Online Ads Present an Opportunity

Another growing segment in Netflix’s operations is its advertising business, presenting a compelling long-term growth opportunity that makes me bullish on the stock. The company reported 34% quarter-on-quarter growth for its ads tier memberships. Netflix is also working on an in-house ad tech platform that will roll out broadly in 2025. The in-house platform can drive revenue and margins to even higher places.

Those ads have also boosted overall memberships. While the company only delivered 8.0% year-over-year membership growth in Q2 2023, the company’s total members increased by 16.5% year-over-year in Q2 2024. Netflix now has 277.65 million total members, and the advertising tier should get the company beyond 300 million members next year. 

Netflix’s decision to remove its Basic plan further demonstrates the rising profits from its advertising. The Basic plan costs $11.99/mo compared to the ad tier’s $6.99/mo price point. Also, as NFLX sees a promising runway for its online advertising business, it can become an advertising leader. It won’t reach the ranks of Alphabet (GOOGL) or Meta Platforms (META), but the company can gain plenty of market share in the industry.

Streaming Is the Main Focus

Netflix’s ability to focus on streaming without addressing ailing business components is another reason investors should feel bullish. While Disney and Warner Bros have each reported profitable quarters for their streaming services, both companies have significant obstacles that make future growth more difficult.

Disney reported year-over-year declining revenue in its linear networks business. That part of the business makes up more than 10% of total revenue. Disney Parks also indicated some struggles. Revenue only increased by 2% year-over-year. Operating income for Disney Parks dropped by 3% year-over-year. Warner Bros has its own challenges and reported declining revenue in the second quarter. Disney and Warner Bros shares are down by 30% and 68% over the past five years.

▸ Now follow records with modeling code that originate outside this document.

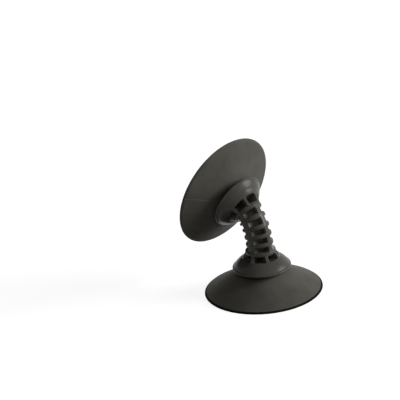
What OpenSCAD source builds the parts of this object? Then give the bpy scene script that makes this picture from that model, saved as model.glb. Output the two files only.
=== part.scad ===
// Suction cup phone holder: two rubber suction cups joined by a ribbed neck that bends and
// stays bent. The lower cup stands on the table with its centre at the origin and +Z up.
// The neck leans towards -Y, and the upper cup holds the phone on that side.

/* [Suction cups] */
// Outer diameter of each cup
cup_d = 40.8; // [34:0.1:50]
// Thickness of a cup at its rim
rim_t = 0.6; // [0.5:0.05:0.9]
// How far the rim's side slopes inwards from its foot
rim_bevel = 0.6; // [0.3:0.05:0.9]
// Height of the rim's upright foot
rim_foot = 0.1; // [0.05:0.05:0.2]
// Height of a free cup's back where the slope meets the hub
back_h = 7.5; // [6.8:0.1:7.8]
// Diameter of the flat round the hub, where the slope starts
back_flat_d = 15.6; // [14.5:0.1:18]
// How hollow the slope of the back is, from 1 for a straight cone
back_curve = 1.03; // [1:0.01:1.3]
// Width of the flat ring under the rim that seals on the surface
land_w = 2.8; // [1.5:0.1:5]
// Depth of the hollow under the lower cup, which stands free
dish_depth = 3.0; // [2.6:0.1:3.4]
// Depth of the hollow left under the upper cup, which is pressed on
pressed_dish_depth = 1.3; // [1:0.1:1.8]
// Diameter of the hub that carries the collar
hub_d = 11; // [10:0.1:12]
// Diameter of the stud that the hub holds the neck with
stud_d = 6.0; // [5.5:0.1:6.6]
// Length of the stud above the hub
stud_l = 1.3; // [1:0.1:1.5]

/* [Collars] */
// Diameter over a collar's lip
lip_d = 20.2; // [19:0.1:22]
// Thickness of the lip, which has a full round edge
lip_t = 0.9; // [0.7:0.1:1.1]
// Height of the lip's middle above the face of a free cup
lip_h = 8.8; // [8.6:0.1:9]
// Height of the collar's seat on the hub above the face of a free cup
seat_h = 9.8; // [9.6:0.1:9.9]
// Diameter of the bell where its pockets start
bell_top_d = 14.0; // [13:0.1:14.4]
// Height of the bell where its pockets start, above the face of a free cup
bell_top_h = 11.8; // [11.6:0.1:12.2]
// How far the bell's slope swells out over a straight line
bell_bulge = 0.25; // [0.05:0.05:0.5]
// Number of gussets between the bell and the root ring
gussets = 7; // [5:1:9]
// Thickness of a gusset
gusset_t = 1.1; // [0.8:0.1:1.4]
// Angle from +X to the first gusset
gusset_turn = 14; // [0:1:50]

/* [Neck] */
// Diameter of the neck's core between the rings
core_d = 5.4; // [4.8:0.1:6]
// Diameter over the rings
ring_d = 9.5; // [9.1:0.1:10]
// Diameter over the two root rings, which end the neck
root_ring_d = 10.5; // [10:0.1:11.2]
// Thickness of a ring, which has a full round edge
ring_t = 1.35; // [1:0.05:1.6]
// Number of rings, with the two root rings
rings = 6; // [5:1:7]
// Distance from the lower cup's face to the lower root ring, along the neck
root_s = 14.4; // [14:0.1:14.8]
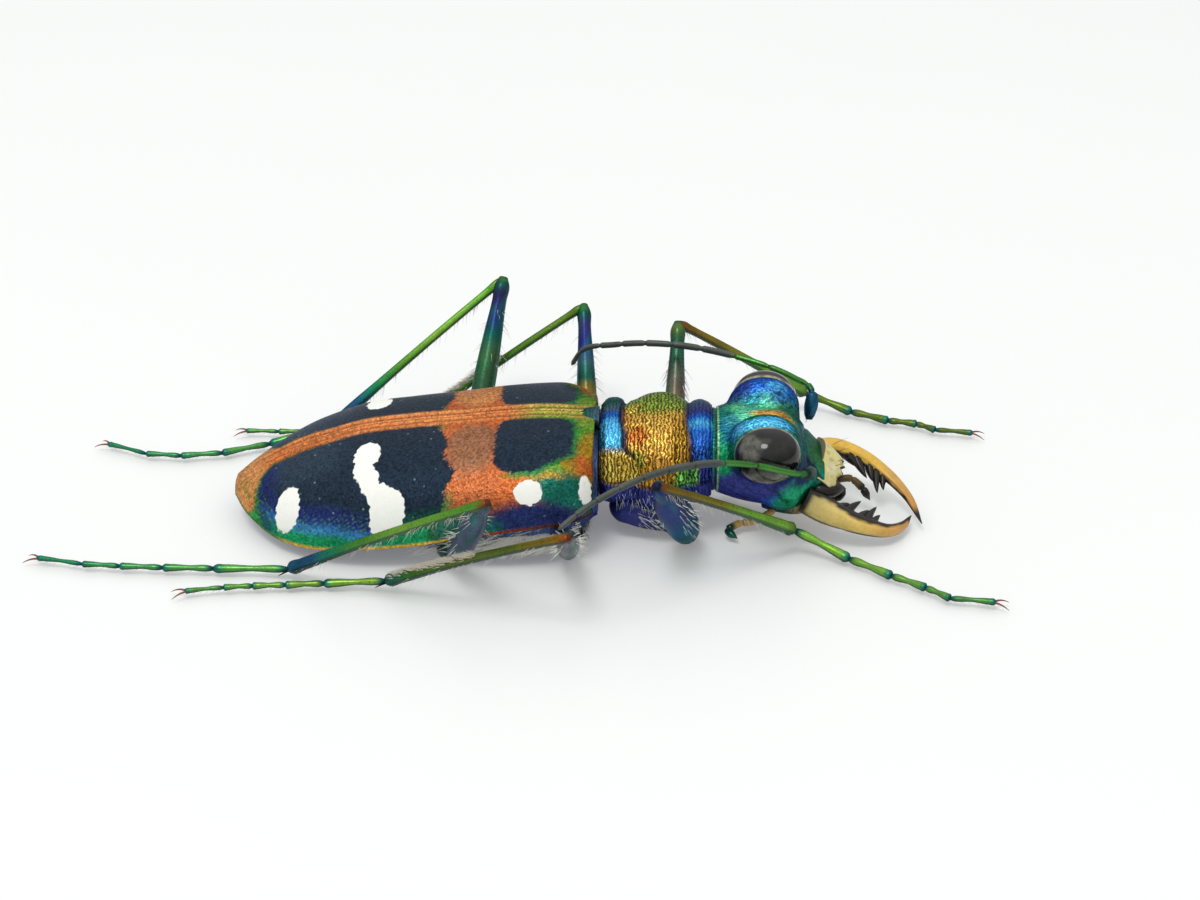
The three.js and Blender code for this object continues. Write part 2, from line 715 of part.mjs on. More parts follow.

Netflix, on the other hand, doesn’t have those issues because it’s a pure streaming play. Netflix doesn’t have parks, cable TV, or extraneous income streams that drag down the stock. While putting all your eggs in one basket is risky, NFLX diversifies its revenue with online ads. The company’s ability to focus solely on streaming for several years explains why its stock has performed well despite many competing stocks losing investors a lot of money.

Is Netflix Stock a Buy?

NFLX stock is currently rated as a Moderate Buy with a projected 1% upside from current levels. The highest price target of $900 implies that the stock can gain an additional 27%. NFLX has 37 analyst ratings, which include 24 Buy ratings, 12 Hold ratings, and one Sell rating.

See more NFLX analyst ratings

The Bottom Line on NFLX

Most streaming companies aren’t good stocks. Disney and Warner Bros. are two of the many choices that have decimated shareholder value over the past five years. However, Netflix is an exception to the rule, having rallied by 161% over the past five years.

Netflix reports high revenue and net income growth as new members flock to the streaming platform. The advertising tier is accelerating quickly and can turn Netflix into an online advertising leader. Furthermore, the company has high profit margins that should make the valuation more attractive in the future. 

The company’s top-tier product is enough to attract investors. However, the lack of robust competitors allows Netflix to maintain its dominant lead and gain market share. Netflix’s growth rates suggest that the company will exceed 300 million members by the end of 2025. This development should translate into solid gains for long-term investors. Therefore, I am bullish on NFLX stock.